Hey guys, I was just wondering, concidering 8th has been out for about half a year, what army or armies is everyone currently playing?
My 2 current armies are:
Lizardmen because they are powerful as well as very competitive AND I LOVE DINOSAURS! :yahoo:
Skaven because they are both fast and competitive as well as incredibly fun to play (Weapon teams, there magic, all the fun randomness)


----------



## stubze (Jan 5, 2010)

mine of coarse is necrons but i am starting an eldar team. my bro collects lizardmen though


----------



## WinZip (Oct 9, 2010)

Just a heads up that there is already a thread like this:http://www.heresy-online.net/forums/showthread.php?t=76619&highlight=armies+play
Right now i play Dark Elves and thats it


----------



## .Kevin. (Jan 10, 2011)

Never liked Fantasy Warhammer.
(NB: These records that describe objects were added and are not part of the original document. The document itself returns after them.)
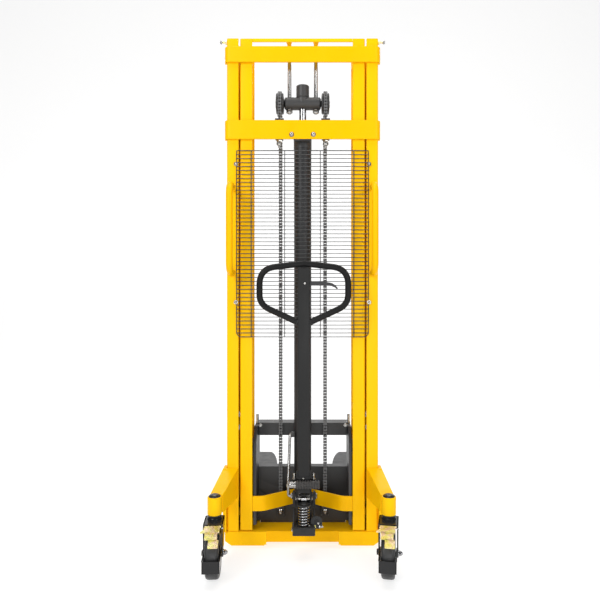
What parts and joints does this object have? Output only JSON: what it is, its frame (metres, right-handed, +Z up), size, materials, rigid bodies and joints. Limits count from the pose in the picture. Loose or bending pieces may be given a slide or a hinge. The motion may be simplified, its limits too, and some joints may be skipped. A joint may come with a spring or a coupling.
{
  "type": "walkie stacker",
  "caption": "Hand-pumped stacker: two-stage mast, chain-lifted fork carriage, pump with tiller and foot pedal, mesh guard, base legs with rollers and braked swivel casters.",
  "frame": {"origin": "on the floor, under the middle of the truck's box", "axes": "+Z up, forks towards +Y, +X to the right of an operator standing behind the mast"},
  "size_m": [0.7364, 1.4847, 2.08],
  "materials": {
    "yellow_paint": "gloss",
    "black_paint": "satin",
    "chrome": "polished",
    "zinc_steel": "satin",
    "gold_zinc": "satin",
    "pedal_rubber": "matte",
    "wheel_tread": "satin",
    "chain_steel": "satin",
    "roller_steel": "satin"
  },
  "bodies": {
    "chassis": {"base_frame": "yellow_paint", "base_leg_left": "yellow_paint", "base_leg_right": "yellow_paint", "outer_post_left": "yellow_paint", "outer_post_right": "yellow_paint", "grab_bar_left": "yellow_paint", "grab_bar_right": "yellow_paint", "caster_arm_left": "yellow_paint", "caster_arm_right": "yellow_paint", "chain_anchor_run_left": "chain_steel", "chain_anchor_run_right": "chain_steel", "top_cross_plate": "yellow_paint", "cylinder_cross_plate": "yellow_paint", "mesh_guard": "black_paint", "lift_cylinder": "black_paint", "oil_pipe": "zinc_steel", "pump_body": "black_paint", "tiller_pivot_pin": "chrome", "pump_spring": "chrome"},
    "ram": {"piston_rod": "chrome", "crosshead": "black_paint", "chain_load_run_left": "chain_steel", "chain_load_run_right": "chain_steel"},
    "inner_mast": {"inner_post_left": "yellow_paint", "inner_post_right": "yellow_paint", "guide_rod_left": "chrome", "guide_rod_right": "chrome", "inner_top_bar": "yellow_paint", "inner_crosspiece": "yellow_paint"},
    "carriage": {"carriage_heel_plate": "black_paint", "carriage_upper_bar": "black_paint", "carriage_side_left": "black_paint", "carriage_side_right": "black_paint", "fork_left": "black_paint", "fork_right": "black_paint"},
    "tiller": {"tiller": "black_paint", "handle_loop": "black_paint", "foot_pedal": "pedal_rubber"},
    "release_lever": {"release_lever": "black_paint"},
    "pump_roller": {"pump_roller": "chrome"},
    "pump_piston": {"pump_piston": "chrome"},
    "valve_lever": {"valve_lever": "black_paint"},
    "chain_wheel_left": {"chain_wheel_left": "black_paint"},
    "chain_wheel_right": {"chain_wheel_right": "black_paint"},
    "mast_roller_lower_left": {"mast_roller_lower_left": "roller_steel"},
    "mast_roller_lower_right": {"mast_roller_lower_right": "roller_steel"},
    "mast_roller_upper_left": {"mast_roller_upper_left": "roller_steel"},
    "mast_roller_upper_right": {"mast_roller_upper_right": "roller_steel"},
    "carriage_roller_lower_left": {"carriage_roller_lower_left": "roller_steel"},
    "carriage_roller_lower_right": {"carriage_roller_lower_right": "roller_steel"},
    "carriage_roller_upper_left": {"carriage_roller_upper_left": "roller_steel"},
    "carriage_roller_upper_right": {"carriage_roller_upper_right": "roller_steel"},
    "load_roller_left": {"load_roller_left": "wheel_tread"},
    "load_roller_right": {"load_roller_right": "wheel_tread"},
    "caster_yoke_left": {"caster_yoke_left": "black_paint"},
    "caster_yoke_right": {"caster_yoke_right": "black_paint"},
    "caster_wheel_left": {"caster_wheel_left": "wheel_tread"},
    "caster_wheel_right": {"caster_wheel_right": "wheel_tread"},
    "brake_pedal_left": {"brake_pedal_left": "gold_zinc"},
    "brake_pedal_right": {"brake_pedal_right": "gold_zinc"}
  },
  "joints": [
    {"name": "ram_lift", "type": "slide", "parent": "chassis", "child": "ram", "axis": [0, 0, 1], "range_m": [0, 1.4478], "deforming": ["chain_anchor_run_left", "chain_anchor_run_right"]},
    {"name": "mast_lift", "type": "slide", "parent": "chassis", "child": "inner_mast", "axis": [0, 0, 1], "range_m": [0, 1.3114]},
    {"name": "carriage_lift", "type": "slide", "parent": "ram", "child": "carriage", "axis": [0, 0, 1], "range_m": [0, 1.4478], "deforming": ["chain_load_run_left", "chain_load_run_right"]},
    {"name": "chain_wheel_left_turn", "type": "hinge", "parent": "ram", "child": "chain_wheel_left", "pos_m": [-0.0945, -0.3386, 1.8313], "axis": [1, 0, 0], "continuous": true},
    {"name": "mast_roller_lower_left_turn", "type": "hinge", "parent": "inner_mast", "child": "mast_roller_lower_left", "pos_m": [-0.278, -0.3416, 0.135], "axis": [1, 0, 0], "continuous": true},
    {"name": "mast_roller_upper_left_turn", "type": "hinge", "parent": "inner_mast", "child": "mast_roller_upper_left", "pos_m": [-0.278, -0.3416, 0.51], "axis": [1, 0, 0], "continuous": true},
    {"name": "carriage_roller_lower_left_turn", "type": "hinge", "parent": "carriage", "child": "carriage_roller_lower_left", "pos_m": [-0.223, -0.3416, 0.135], "axis": [1, 0, 0], "continuous": true},
    {"name": "carriage_roller_upper_left_turn", "type": "hinge", "parent": "carriage", "child": "carriage_roller_upper_left", "pos_m": [-0.223, -0.3416, 0.4], "axis": [1, 0, 0], "continuous": true},
    {"name": "load_roller_left_turn", "type": "hinge", "parent": "chassis", "child": "load_roller_left", "pos_m": [-0.235, 0.5684, 0.037], "axis": [1, 0, 0], "continuous": true},
    {"name": "caster_left_swivel", "type": "hinge", "parent": "chassis", "child": "caster_yoke_left", "pos_m": [-0.325, -0.5816, 0.203], "axis": [0, 0, 1], "continuous": true},
    {"name": "caster_wheel_left_turn", "type": "hinge", "parent": "caster_yoke_left", "child": "caster_wheel_left", "pos_m": [-0.32221, -0.6215, 0.08923], "axis": [0.9976, 0.0698, 0], "continuous": true},
    {"name": "brake_pedal_left_tip", "type": "hinge", "parent": "caster_yoke_left", "child": "brake_pedal_left", "pos_m": [-0.31998, -0.65343, 0.193], "axis": [0.9976, 0.0698, 0], "range_deg": [0, 8]},
    {"name": "chain_wheel_right_turn", "type": "hinge", "parent": "ram", "child": "chain_wheel_right", "pos_m": [0.0945, -0.3386, 1.8313], "axis": [1, 0, 0], "continuous": true},
    {"name": "mast_roller_lower_right_turn", "type": "hinge", "parent": "inner_mast", "child": "mast_roller_lower_right", "pos_m": [0.278, -0.3416, 0.135], "axis": [1, 0, 0], "continuous": true},
    {"name": "mast_roller_upper_right_turn", "type": "hinge", "parent": "inner_mast", "child": "mast_roller_upper_right", "pos_m": [0.278, -0.3416, 0.51], "axis": [1, 0, 0], "continuous": true},
    {"name": "carriage_roller_lower_right_turn", "type": "hinge", "parent": "carriage", "child": "carriage_roller_lower_right", "pos_m": [0.223, -0.3416, 0.135], "axis": [1, 0, 0], "continuous": true},
    {"name": "carriage_roller_upper_right_turn", "type": "hinge", "parent": "carriage", "child": "carriage_roller_upper_right", "pos_m": [0.223, -0.3416, 0.4], "axis": [1, 0, 0], "continuous": true},
    {"name": "load_roller_right_turn", "type": "hinge", "parent": "chassis", "child": "load_roller_right", "pos_m": [0.235, 0.5684, 0.037], "axis": [1, 0, 0], "continuous": true},
    {"name": "caster_right_swivel", "type": "hinge", "parent": "chassis", "child": "caster_yoke_right", "pos_m": [0.325, -0.5816, 0.203], "axis": [0, 0, 1], "continuous": true},
    {"name": "caster_wheel_right_turn", "type": "hinge", "parent": "caster_yoke_right", "child": "caster_wheel_right", "pos_m": [0.31805, -0.62099, 0.08923], "axis": [0.9848, -0.1736, 0], "continuous": true},
    {"name": "brake_pedal_right_tip", "type": "hinge", "parent": "caster_yoke_right", "child": "brake_pedal_right", "pos_m": [0.3125, -0.65251, 0.193], "axis": [0.9848, -0.1736, 0], "range_deg": [0, 8]},
    {"name": "tiller_swing", "type": "hinge", "parent": "chassis", "child": "tiller", "pos_m": [0.007, -0.4616, 0.24], "axis": [1, 0, 0], "range_deg": [0, 60], "stiffness_Nm_per_rad": 30, "springref_deg": -22.92},
    {"name": "pump_roller_turn", "type": "hinge", "parent": "tiller", "child": "pump_roller", "pos_m": [0.007, -0.4916, 0.24], "axis": [1, 0, 0], "continuous": true},
    {"name": "pump_stroke", "type": "slide", "parent": "chassis", "child": "pump_piston", "axis": [0, 0, -1], "range_m": [0, 0.0315], "deforming": ["pump_spring"]},
    {"name": "release_lever_pull", "type": "hinge", "parent": "tiller", "child": "release_lever", "pos_m": [0.011, -0.5116, 1.077], "axis": [0, -1, 0], "range_deg": [0, 14], "stiffness_Nm_per_rad": 2, "springref_deg": -11.46},
    {"name": "valve_turn", "type": "hinge", "parent": "chassis", "child": "valve_lever", "pos_m": [0.056, -0.49575, 0.151], "axis": [0, -1, 0], "range_deg": [0, 28.1]}
  ],
  "couplings": [
    {"joint": "mast_lift", "follows": "ram_lift", "ratio": 0.90572},
    {"joint": "carriage_lift", "follows": "ram_lift", "ratio": 1},
    {"joint": "chain_wheel_left_turn", "follows": "ram_lift", "rad_per_m": 22.222},
    {"joint": "mast_roller_lower_left_turn", "follows": "ram_lift", "rad_per_m": 22.93},
    {"joint": "mast_roller_upper_left_turn", "follows": "ram_lift", "rad_per_m": -22.93},
    {"joint": "carriage_roller_lower_left_turn", "follows": "ram_lift", "rad_per_m": 28.423},
    {"joint": "carriage_roller_upper_left_turn", "follows": "ram_lift", "rad_per_m": -28.423},
    {"joint": "chain_wheel_right_turn", "follows": "ram_lift", "rad_per_m": 22.222},
    {"joint": "mast_roller_lower_right_turn", "follows": "ram_lift", "rad_per_m": 22.93},
    {"joint": "mast_roller_upper_right_turn", "follows": "ram_lift", "rad_per_m": -22.93},
    {"joint": "carriage_roller_lower_right_turn", "follows": "ram_lift", "rad_per_m": 28.423},
    {"joint": "carriage_roller_upper_right_turn", "follows": "ram_lift", "rad_per_m": -28.423},
    {"joint": "pump_roller_turn", "follows": "tiller_swing", "ratio": -1},
    {"joint": "pump_stroke", "follows": "tiller_swing", "m_per_rad": 0.03},
    {"joint": "valve_turn", "follows": "release_lever_pull", "ratio": 2}
  ]
}
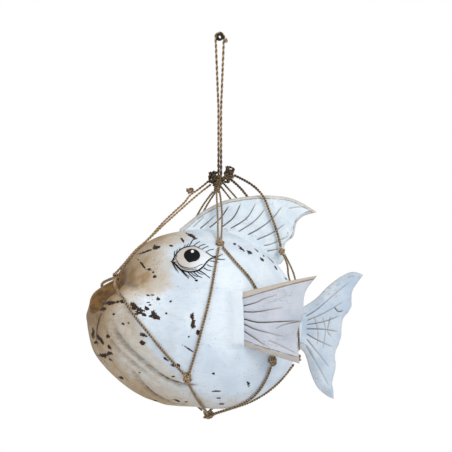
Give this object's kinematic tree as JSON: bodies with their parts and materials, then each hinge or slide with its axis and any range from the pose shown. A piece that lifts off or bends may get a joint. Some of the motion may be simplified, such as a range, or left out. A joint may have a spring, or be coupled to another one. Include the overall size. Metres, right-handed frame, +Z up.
{
  "type": "hanging carved fish ornament",
  "caption": "Carved whitewashed wooden fish with gaping mouth and board fins, carried in a knotted cord net under a cord loop with a small eye for a nail or hook.",
  "frame": {"origin": "middle of the hanging eye's hole", "axes": "+X from the fish's head to its tail, +Y out of the fish's right cheek and along the eye's hole, +Z up"},
  "size_m": [0.3555, 0.199, 0.4837],
  "materials": {
    "whitewashed_wood": "matte distressed paint",
    "bare_wood": "bare turned wood",
    "jute_cord": "twisted natural fibre",
    "dark_metal": "dull blackened"
  },
  "bodies": {
    "eye": {"hanging_eye": "dark_metal"},
    "loop": {"loop_cord": "jute_cord", "loop_knot": "jute_cord"},
    "fish_and_net": {"back_cord_front": "jute_cord", "back_cord_outer": "jute_cord", "back_cord_rear": "jute_cord", "belly_cord_left": "jute_cord", "belly_cord_middle": "jute_cord", "belly_cord_right": "jute_cord", "bottom_knot": "jute_cord", "carved_body": "whitewashed_wood", "cheek_knot_left": "jute_cord", "cheek_knot_right": "jute_cord", "crest_cord": "jute_cord", "dorsal_dowel_front": "bare_wood", "dorsal_dowel_rear": "bare_wood", "dorsal_fin": "whitewashed_wood", "dorsal_knot_left": "jute_cord", "dorsal_knot_right": "jute_cord", "drop_cord_left": "jute_cord", "drop_cord_right": "jute_cord", "flank_cord_left": "jute_cord", "flank_cord_right": "jute_cord", "front_cord_left": "jute_cord", "front_cord_right": "jute_cord", "jaw_cord_left": "jute_cord", "jaw_cord_right": "jute_cord", "left_dowel_lower": "bare_wood", "left_dowel_upper": "bare_wood", "left_fin": "whitewashed_wood", "lower_cord_left": "jute_cord", "lower_cord_right": "jute_cord", "main_knot_left": "jute_cord", "main_knot_right": "jute_cord", "main_wrap": "jute_cord", "mouth_knot": "jute_cord", "rear_knot_left": "jute_cord", "rear_knot_right": "jute_cord", "right_dowel_lower": "bare_wood", "right_dowel_upper": "bare_wood", "right_fin": "whitewashed_wood", "shoulder_cord_left_front": "jute_cord", "shoulder_cord_left_rear": "jute_cord", "shoulder_cord_right_front": "jute_cord", "shoulder_cord_right_rear": "jute_cord", "shoulder_knot_left": "jute_cord", "shoulder_knot_right": "jute_cord", "stub_knot": "jute_cord", "tail_dowel_lower": "bare_wood", "tail_dowel_upper": "bare_wood", "tail_fin": "whitewashed_wood", "tail_knot": "jute_cord", "tail_knot_right": "jute_cord", "tail_strand_left": "jute_cord", "tail_strand_right": "jute_cord"}
  },
  "joints": [
    {"name": "swing", "type": "hinge", "parent": "eye", "child": "loop", "pos_m": [0, 0, 0], "axis": [0, 1, 0], "range_deg": [-30, 30]},
    {"name": "twist", "type": "hinge", "parent": "loop", "child": "fish_and_net", "pos_m": [0, 0, -0.1735], "axis": [0, 0, 1], "range_deg": [-150, 150]}
  ]
}
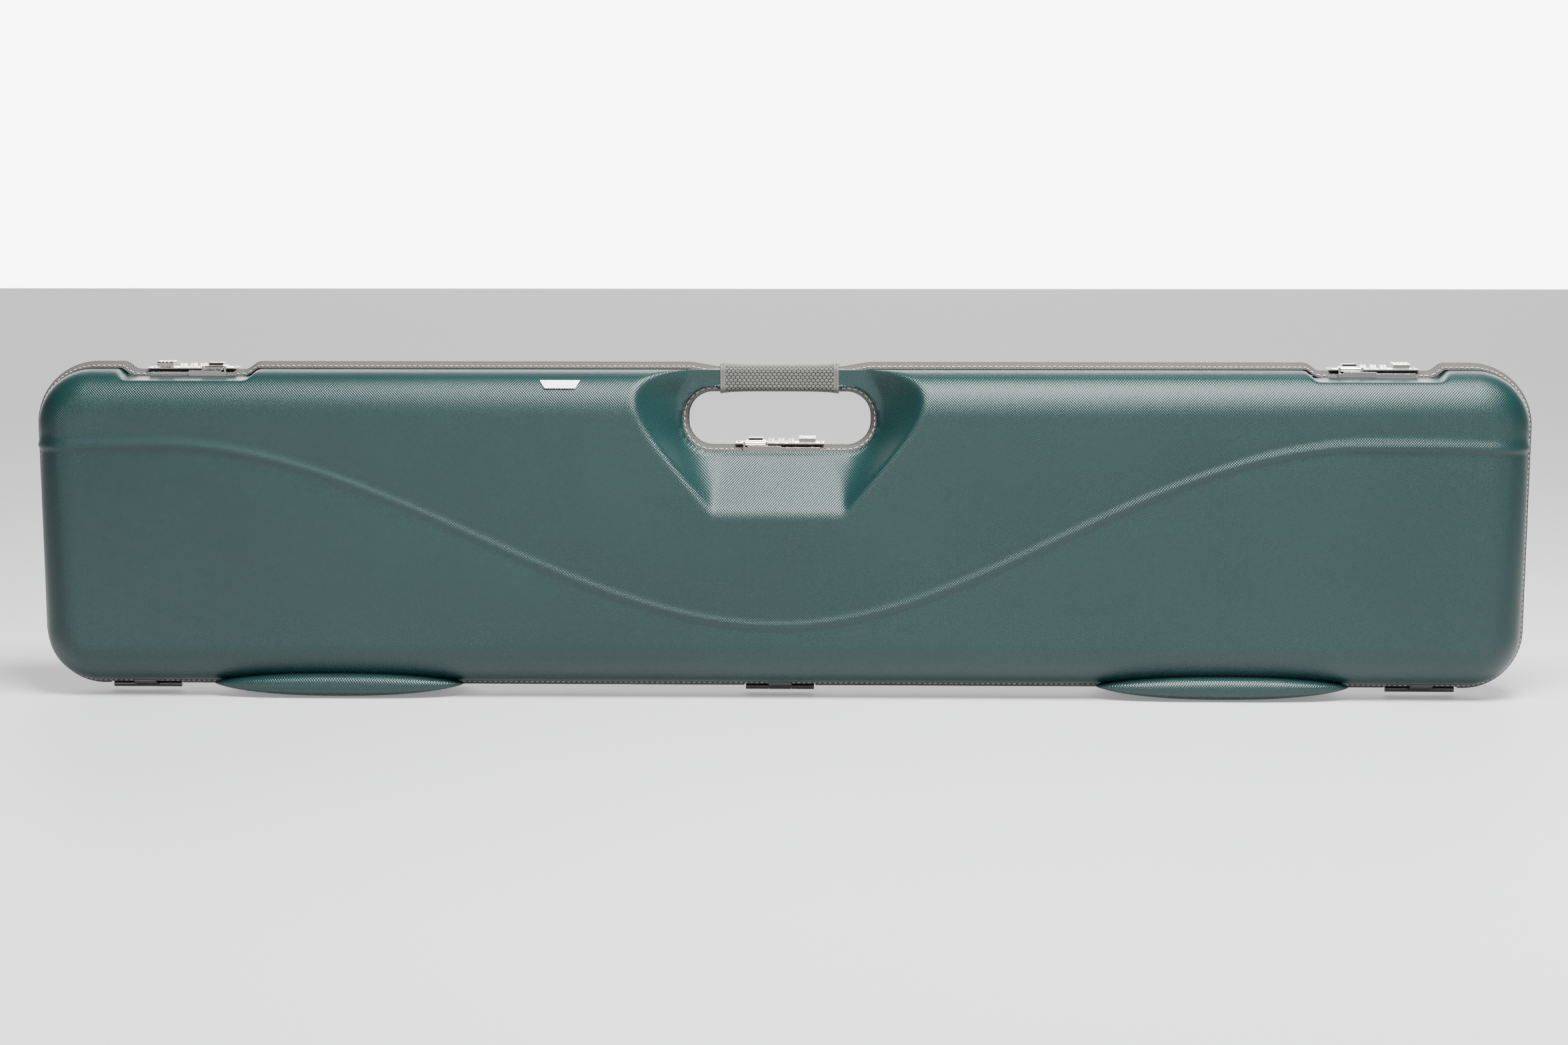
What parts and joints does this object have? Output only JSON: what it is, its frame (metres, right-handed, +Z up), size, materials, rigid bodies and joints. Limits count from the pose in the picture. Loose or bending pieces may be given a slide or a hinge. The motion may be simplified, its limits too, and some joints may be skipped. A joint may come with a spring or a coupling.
{
  "type": "long-gun travel case",
  "caption": "Long moulded clamshell case for carrying a rifle or shotgun, with foam lining, a wrapped carry handle and combination locks.",
  "frame": {"origin": "on the floor under the middle of the seam between the two shells, with the closed case standing on its feet", "axes": "+X along the case towards the right-hand lock, +Y from the lid to the base, +Z up towards the handle"},
  "size_m": [1.306, 0.114, 0.29],
  "materials": {
    "shell_plastic": "satin, embossed cross-hatch",
    "trim_leatherette": "honeycomb-embossed, stitched",
    "grip_leatherette": "honeycomb-embossed, stitched hems",
    "lining_foam": "convoluted open-cell foam",
    "strap_webbing": "woven webbing",
    "plate_white": "blank, glossy",
    "hinge_steel": "zinc plated",
    "lock_chrome": "polished",
    "wheel_plastic": "moulded, digits filled in red and black"
  },
  "bodies": {
    "lid": {"lid_shell": "shell_plastic", "lid_edge_trim": "trim_leatherette", "lid_hand_hole_trim": "trim_leatherette", "lid_grip_sleeve": "grip_leatherette", "lid_foam": "lining_foam", "name_plate": "plate_white", "lid_hinge_leaves": "hinge_steel", "left_hasp_bracket": "lock_chrome", "left_hasp_pin": "lock_chrome", "centre_hasp_bracket": "lock_chrome", "centre_hasp_pin": "lock_chrome", "right_hasp_bracket": "lock_chrome", "right_hasp_pin": "lock_chrome"},
    "base": {"base_shell": "shell_plastic", "base_edge_trim": "trim_leatherette", "base_hand_hole_trim": "trim_leatherette", "base_grip_sleeve": "grip_leatherette", "base_foam": "lining_foam", "left_strap": "strap_webbing", "right_strap": "strap_webbing", "base_hinge_leaves": "hinge_steel", "hinge_pins": "hinge_steel", "lock_rivets": "lock_chrome", "left_lock_body": "lock_chrome", "left_lock_axle": "lock_chrome", "centre_lock_body": "lock_chrome", "centre_lock_axle": "lock_chrome", "right_lock_body": "lock_chrome", "right_lock_axle": "lock_chrome"},
    "left_hasp": {"left_hasp": "lock_chrome"},
    "left_button": {"left_button": "lock_chrome", "left_bolt": "lock_chrome"},
    "left_wheel_1": {"left_wheel_1": "wheel_plastic"},
    "left_wheel_2": {"left_wheel_2": "wheel_plastic"},
    "left_wheel_3": {"left_wheel_3": "wheel_plastic"},
    "centre_hasp": {"centre_hasp": "lock_chrome"},
    "centre_button": {"centre_button": "lock_chrome", "centre_bolt": "lock_chrome"},
    "centre_wheel_1": {"centre_wheel_1": "wheel_plastic"},
    "centre_wheel_2": {"centre_wheel_2": "wheel_plastic"},
    "centre_wheel_3": {"centre_wheel_3": "wheel_plastic"},
    "right_hasp": {"right_hasp": "lock_chrome"},
    "right_button": {"right_button": "lock_chrome", "right_bolt": "lock_chrome"},
    "right_wheel_1": {"right_wheel_1": "wheel_plastic"},
    "right_wheel_2": {"right_wheel_2": "wheel_plastic"},
    "right_wheel_3": {"right_wheel_3": "wheel_plastic"}
  },
  "joints": [
    {"name": "lid_hinge", "type": "hinge", "parent": "base", "child": "lid", "pos_m": [0, 0, 0.004], "axis": [1, 0, 0], "range_deg": [0, 105]},
    {"name": "left_hasp_hinge", "type": "hinge", "parent": "lid", "child": "left_hasp", "pos_m": [-0.493, -0.0122, 0.2845], "axis": [1, 0, 0], "range_deg": [0, 110]},
    {"name": "left_button_slide", "type": "slide", "parent": "base", "child": "left_button", "axis": [-1, 0, 0], "range_m": [0, 0.003], "stiffness_N_per_m": 200},
    {"name": "left_wheel_1_spin", "type": "hinge", "parent": "base", "child": "left_wheel_1", "pos_m": [-0.5237, 0.0068, 0.2832], "axis": [1, 0, 0], "continuous": true},
    {"name": "left_wheel_2_spin", "type": "hinge", "parent": "base", "child": "left_wheel_2", "pos_m": [-0.515, 0.0068, 0.2832], "axis": [1, 0, 0], "continuous": true},
    {"name": "left_wheel_3_spin", "type": "hinge", "parent": "base", "child": "left_wheel_3", "pos_m": [-0.5063, 0.0068, 0.2832], "axis": [1, 0, 0], "continuous": true},
    {"name": "centre_hasp_hinge", "type": "hinge", "parent": "lid", "child": "centre_hasp", "pos_m": [-0.021, -0.0122, 0.2195], "axis": [1, 0, 0], "range_deg": [0, 110]},
    {"name": "centre_button_slide", "type": "slide", "parent": "base", "child": "centre_button", "axis": [1, 0, 0], "range_m": [0, 0.003], "stiffness_N_per_m": 200},
    {"name": "centre_wheel_1_spin", "type": "hinge", "parent": "base", "child": "centre_wheel_1", "pos_m": [0.0097, 0.0068, 0.2182], "axis": [1, 0, 0], "continuous": true},
    {"name": "centre_wheel_2_spin", "type": "hinge", "parent": "base", "child": "centre_wheel_2", "pos_m": [0.001, 0.0068, 0.2182], "axis": [1, 0, 0], "continuous": true},
    {"name": "centre_wheel_3_spin", "type": "hinge", "parent": "base", "child": "centre_wheel_3", "pos_m": [-0.0077, 0.0068, 0.2182], "axis": [1, 0, 0], "continuous": true},
    {"name": "right_hasp_hinge", "type": "hinge", "parent": "lid", "child": "right_hasp", "pos_m": [0.493, -0.0122, 0.2845], "axis": [1, 0, 0], "range_deg": [0, 110]},
    {"name": "right_button_slide", "type": "slide", "parent": "base", "child": "right_button", "axis": [1, 0, 0], "range_m": [0, 0.003], "stiffness_N_per_m": 200},
    {"name": "right_wheel_1_spin", "type": "hinge", "parent": "base", "child": "right_wheel_1", "pos_m": [0.5237, 0.0068, 0.2832], "axis": [1, 0, 0], "continuous": true},
    {"name": "right_wheel_2_spin", "type": "hinge", "parent": "base", "child": "right_wheel_2", "pos_m": [0.515, 0.0068, 0.2832], "axis": [1, 0, 0], "continuous": true},
    {"name": "right_wheel_3_spin", "type": "hinge", "parent": "base", "child": "right_wheel_3", "pos_m": [0.5063, 0.0068, 0.2832], "axis": [1, 0, 0], "continuous": true}
  ]
}
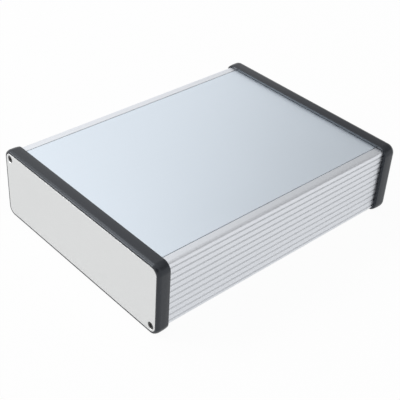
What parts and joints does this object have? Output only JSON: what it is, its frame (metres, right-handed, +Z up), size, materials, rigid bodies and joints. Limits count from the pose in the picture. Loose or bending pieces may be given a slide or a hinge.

Played tons of WH40k Armies, doing BA currently.


----------



## Tim/Steve (Jan 25, 2009)

OMG, pure fail.
If you dont collect WFB dont post in the WFB section... you just look stupid.
and then we have the thread itself, we've had plenty of these threads already.. just hit search to find them (or follow the link that winzip nicely provided).
THREAD CLOSED- T/S


----------